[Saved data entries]
[START]

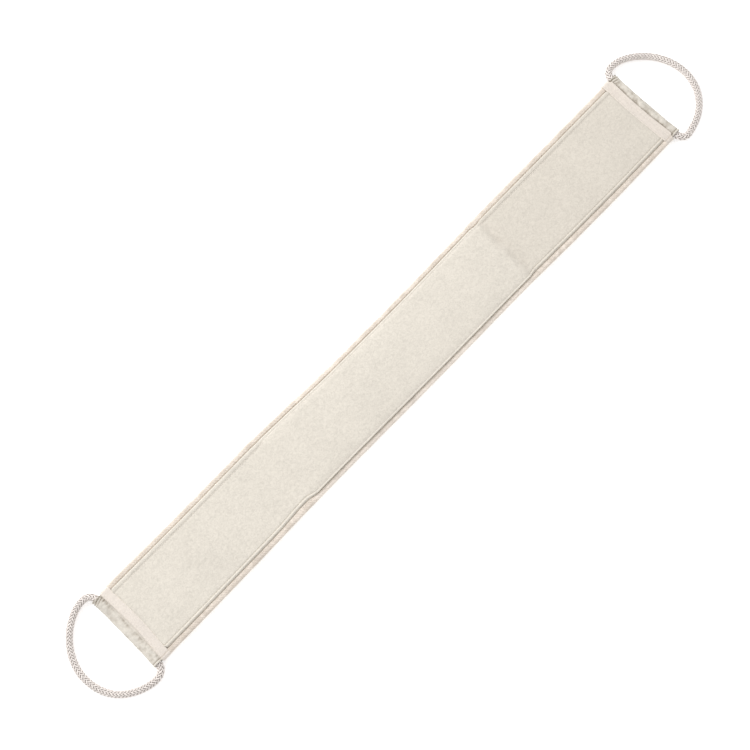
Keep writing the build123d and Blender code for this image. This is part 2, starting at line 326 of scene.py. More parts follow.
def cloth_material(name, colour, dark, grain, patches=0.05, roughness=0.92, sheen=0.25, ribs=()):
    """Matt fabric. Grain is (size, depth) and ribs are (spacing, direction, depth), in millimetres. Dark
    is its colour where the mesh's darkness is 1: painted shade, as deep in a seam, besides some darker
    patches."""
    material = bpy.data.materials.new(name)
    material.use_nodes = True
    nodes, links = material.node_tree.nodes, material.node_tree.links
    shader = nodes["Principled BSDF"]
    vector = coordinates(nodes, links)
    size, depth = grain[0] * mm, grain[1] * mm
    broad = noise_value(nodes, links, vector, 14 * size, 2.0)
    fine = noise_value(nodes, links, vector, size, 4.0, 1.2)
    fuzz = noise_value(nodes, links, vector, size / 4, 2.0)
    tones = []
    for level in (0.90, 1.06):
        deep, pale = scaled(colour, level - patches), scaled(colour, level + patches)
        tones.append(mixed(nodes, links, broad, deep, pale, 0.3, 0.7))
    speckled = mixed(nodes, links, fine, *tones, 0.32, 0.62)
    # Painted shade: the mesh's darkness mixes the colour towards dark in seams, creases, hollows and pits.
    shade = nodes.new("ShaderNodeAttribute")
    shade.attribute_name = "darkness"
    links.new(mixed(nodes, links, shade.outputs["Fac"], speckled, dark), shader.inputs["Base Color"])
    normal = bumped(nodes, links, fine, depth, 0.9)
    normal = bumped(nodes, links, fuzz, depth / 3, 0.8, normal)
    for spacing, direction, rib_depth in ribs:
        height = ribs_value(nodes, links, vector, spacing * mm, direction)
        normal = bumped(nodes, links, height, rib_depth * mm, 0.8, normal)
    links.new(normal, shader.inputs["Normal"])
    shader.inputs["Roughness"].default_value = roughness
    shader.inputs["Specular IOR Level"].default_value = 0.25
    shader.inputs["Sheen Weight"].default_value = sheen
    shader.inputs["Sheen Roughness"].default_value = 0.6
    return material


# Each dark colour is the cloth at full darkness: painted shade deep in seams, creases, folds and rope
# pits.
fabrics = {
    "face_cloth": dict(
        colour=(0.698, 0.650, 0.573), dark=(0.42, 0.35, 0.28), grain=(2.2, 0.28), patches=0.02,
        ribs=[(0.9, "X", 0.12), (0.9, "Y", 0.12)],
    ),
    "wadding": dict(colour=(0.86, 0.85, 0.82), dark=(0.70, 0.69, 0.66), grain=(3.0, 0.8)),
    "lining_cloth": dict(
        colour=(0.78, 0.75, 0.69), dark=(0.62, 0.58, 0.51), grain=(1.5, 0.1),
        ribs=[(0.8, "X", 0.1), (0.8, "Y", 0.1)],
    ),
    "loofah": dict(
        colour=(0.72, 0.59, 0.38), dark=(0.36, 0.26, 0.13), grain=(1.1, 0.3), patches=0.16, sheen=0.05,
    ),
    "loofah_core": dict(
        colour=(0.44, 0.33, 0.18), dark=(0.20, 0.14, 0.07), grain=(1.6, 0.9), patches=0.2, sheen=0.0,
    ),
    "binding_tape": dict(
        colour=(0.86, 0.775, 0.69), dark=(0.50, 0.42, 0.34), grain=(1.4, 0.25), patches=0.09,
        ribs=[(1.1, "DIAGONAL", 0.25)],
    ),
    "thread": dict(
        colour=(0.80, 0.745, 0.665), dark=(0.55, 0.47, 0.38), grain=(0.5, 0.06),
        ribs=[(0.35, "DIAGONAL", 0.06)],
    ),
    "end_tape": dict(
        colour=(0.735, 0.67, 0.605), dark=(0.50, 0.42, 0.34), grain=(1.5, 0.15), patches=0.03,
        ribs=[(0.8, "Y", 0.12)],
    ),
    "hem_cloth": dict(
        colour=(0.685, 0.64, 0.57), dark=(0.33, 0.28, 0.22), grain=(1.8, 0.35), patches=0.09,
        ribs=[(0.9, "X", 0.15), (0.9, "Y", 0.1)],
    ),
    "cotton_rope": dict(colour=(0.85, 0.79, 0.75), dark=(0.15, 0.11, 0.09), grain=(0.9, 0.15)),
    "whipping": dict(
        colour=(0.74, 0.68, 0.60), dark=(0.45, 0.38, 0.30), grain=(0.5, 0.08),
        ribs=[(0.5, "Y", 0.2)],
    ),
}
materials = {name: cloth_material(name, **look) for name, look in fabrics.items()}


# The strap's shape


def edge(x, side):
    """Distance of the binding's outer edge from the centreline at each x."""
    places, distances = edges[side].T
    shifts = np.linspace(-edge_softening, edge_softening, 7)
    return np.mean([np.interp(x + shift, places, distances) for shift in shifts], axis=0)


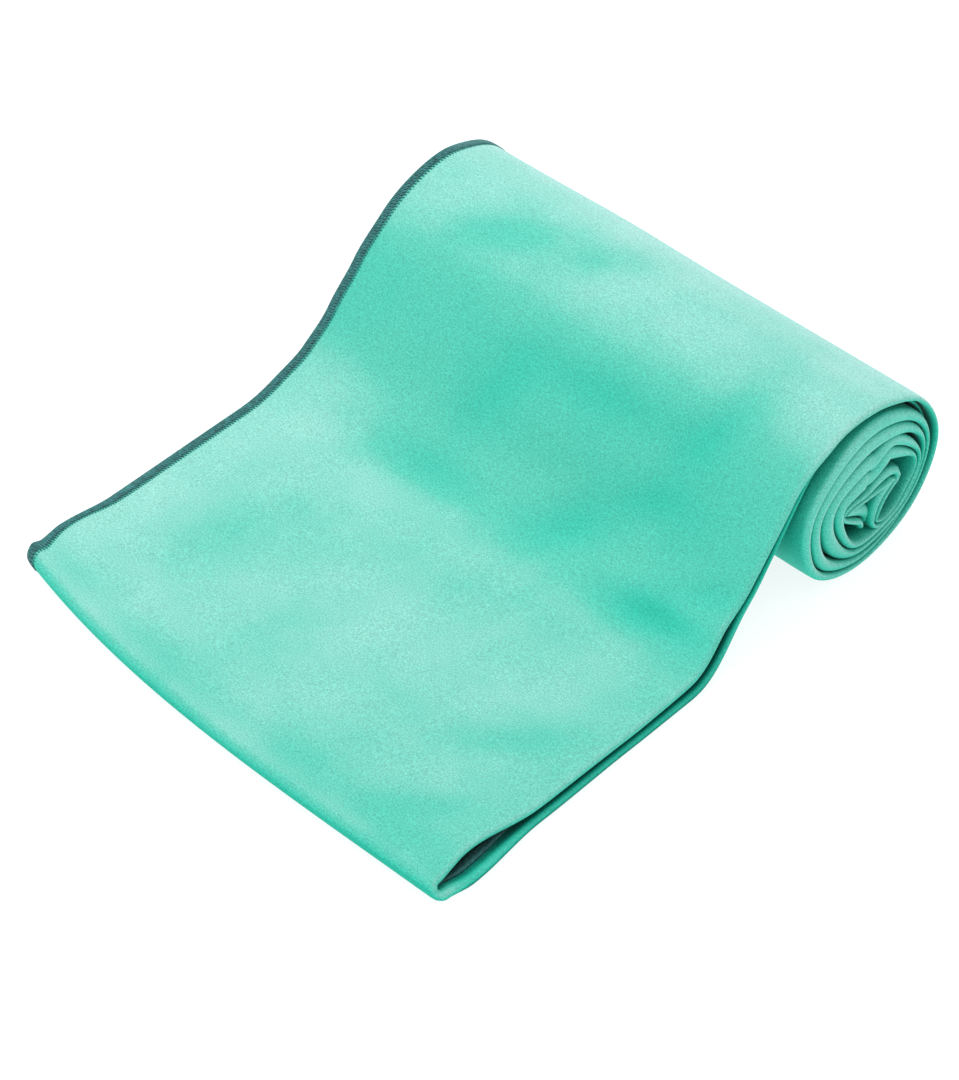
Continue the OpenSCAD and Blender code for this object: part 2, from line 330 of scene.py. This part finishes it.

[END]

Challenge →
Exactly reproduce all of the entries above.

Response to the task →
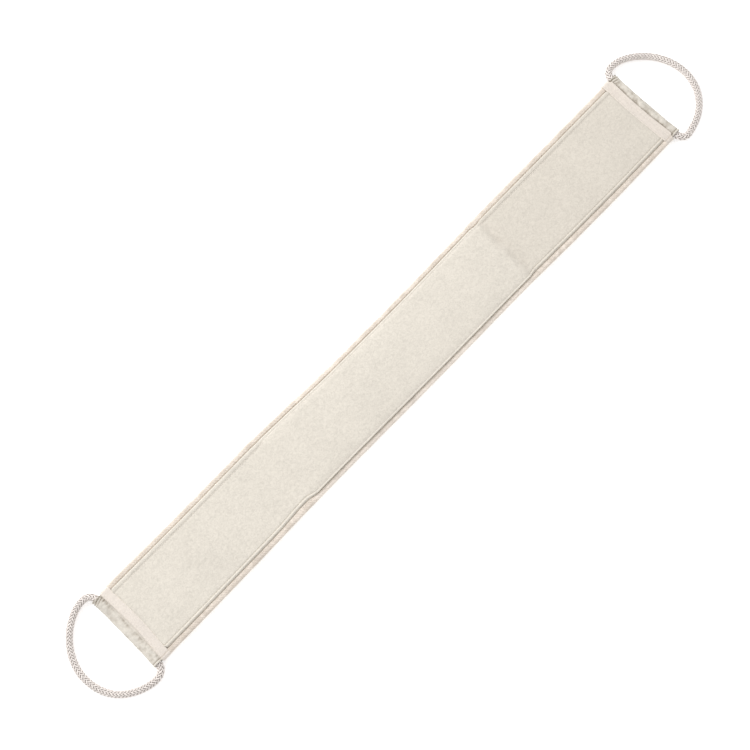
Keep writing the build123d and Blender code for this image. This is part 2, starting at line 326 of scene.py. More parts follow.
def cloth_material(name, colour, dark, grain, patches=0.05, roughness=0.92, sheen=0.25, ribs=()):
    """Matt fabric. Grain is (size, depth) and ribs are (spacing, direction, depth), in millimetres. Dark
    is its colour where the mesh's darkness is 1: painted shade, as deep in a seam, besides some darker
    patches."""
    material = bpy.data.materials.new(name)
    material.use_nodes = True
    nodes, links = material.node_tree.nodes, material.node_tree.links
    shader = nodes["Principled BSDF"]
    vector = coordinates(nodes, links)
    size, depth = grain[0] * mm, grain[1] * mm
    broad = noise_value(nodes, links, vector, 14 * size, 2.0)
    fine = noise_value(nodes, links, vector, size, 4.0, 1.2)
    fuzz = noise_value(nodes, links, vector, size / 4, 2.0)
    tones = []
    for level in (0.90, 1.06):
        deep, pale = scaled(colour, level - patches), scaled(colour, level + patches)
        tones.append(mixed(nodes, links, broad, deep, pale, 0.3, 0.7))
    speckled = mixed(nodes, links, fine, *tones, 0.32, 0.62)
    # Painted shade: the mesh's darkness mixes the colour towards dark in seams, creases, hollows and pits.
    shade = nodes.new("ShaderNodeAttribute")
    shade.attribute_name = "darkness"
    links.new(mixed(nodes, links, shade.outputs["Fac"], speckled, dark), shader.inputs["Base Color"])
    normal = bumped(nodes, links, fine, depth, 0.9)
    normal = bumped(nodes, links, fuzz, depth / 3, 0.8, normal)
    for spacing, direction, rib_depth in ribs:
        height = ribs_value(nodes, links, vector, spacing * mm, direction)
        normal = bumped(nodes, links, height, rib_depth * mm, 0.8, normal)
    links.new(normal, shader.inputs["Normal"])
    shader.inputs["Roughness"].default_value = roughness
    shader.inputs["Specular IOR Level"].default_value = 0.25
    shader.inputs["Sheen Weight"].default_value = sheen
    shader.inputs["Sheen Roughness"].default_value = 0.6
    return material


# Each dark colour is the cloth at full darkness: painted shade deep in seams, creases, folds and rope
# pits.
fabrics = {
    "face_cloth": dict(
        colour=(0.698, 0.650, 0.573), dark=(0.42, 0.35, 0.28), grain=(2.2, 0.28), patches=0.02,
        ribs=[(0.9, "X", 0.12), (0.9, "Y", 0.12)],
    ),
    "wadding": dict(colour=(0.86, 0.85, 0.82), dark=(0.70, 0.69, 0.66), grain=(3.0, 0.8)),
    "lining_cloth": dict(
        colour=(0.78, 0.75, 0.69), dark=(0.62, 0.58, 0.51), grain=(1.5, 0.1),
        ribs=[(0.8, "X", 0.1), (0.8, "Y", 0.1)],
    ),
    "loofah": dict(
        colour=(0.72, 0.59, 0.38), dark=(0.36, 0.26, 0.13), grain=(1.1, 0.3), patches=0.16, sheen=0.05,
    ),
    "loofah_core": dict(
        colour=(0.44, 0.33, 0.18), dark=(0.20, 0.14, 0.07), grain=(1.6, 0.9), patches=0.2, sheen=0.0,
    ),
    "binding_tape": dict(
        colour=(0.86, 0.775, 0.69), dark=(0.50, 0.42, 0.34), grain=(1.4, 0.25), patches=0.09,
        ribs=[(1.1, "DIAGONAL", 0.25)],
    ),
    "thread": dict(
        colour=(0.80, 0.745, 0.665), dark=(0.55, 0.47, 0.38), grain=(0.5, 0.06),
        ribs=[(0.35, "DIAGONAL", 0.06)],
    ),
    "end_tape": dict(
        colour=(0.735, 0.67, 0.605), dark=(0.50, 0.42, 0.34), grain=(1.5, 0.15), patches=0.03,
        ribs=[(0.8, "Y", 0.12)],
    ),
    "hem_cloth": dict(
        colour=(0.685, 0.64, 0.57), dark=(0.33, 0.28, 0.22), grain=(1.8, 0.35), patches=0.09,
        ribs=[(0.9, "X", 0.15), (0.9, "Y", 0.1)],
    ),
    "cotton_rope": dict(colour=(0.85, 0.79, 0.75), dark=(0.15, 0.11, 0.09), grain=(0.9, 0.15)),
    "whipping": dict(
        colour=(0.74, 0.68, 0.60), dark=(0.45, 0.38, 0.30), grain=(0.5, 0.08),
        ribs=[(0.5, "Y", 0.2)],
    ),
}
materials = {name: cloth_material(name, **look) for name, look in fabrics.items()}


# The strap's shape


def edge(x, side):
    """Distance of the binding's outer edge from the centreline at each x."""
    places, distances = edges[side].T
    shifts = np.linspace(-edge_softening, edge_softening, 7)
    return np.mean([np.interp(x + shift, places, distances) for shift in shifts], axis=0)


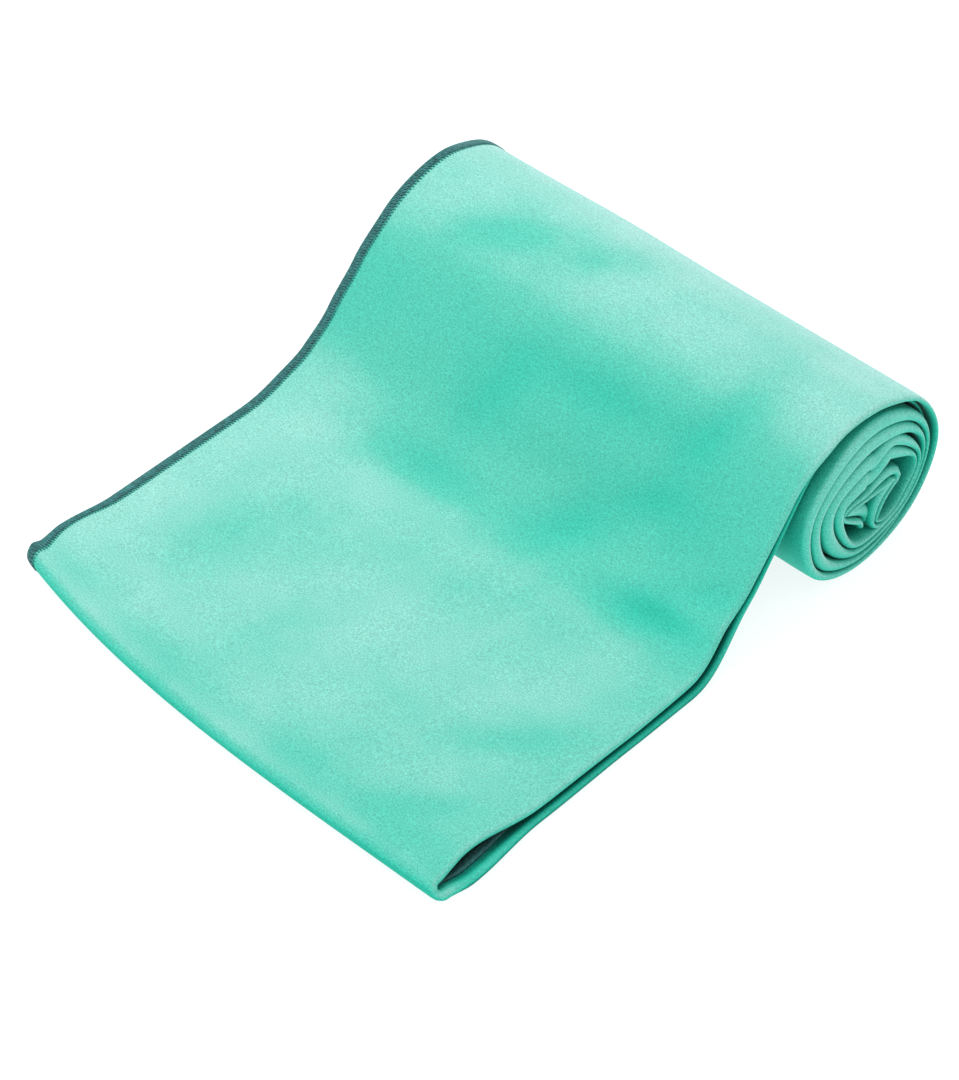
Continue the OpenSCAD and Blender code for this object: part 2, from line 330 of scene.py. This part finishes it.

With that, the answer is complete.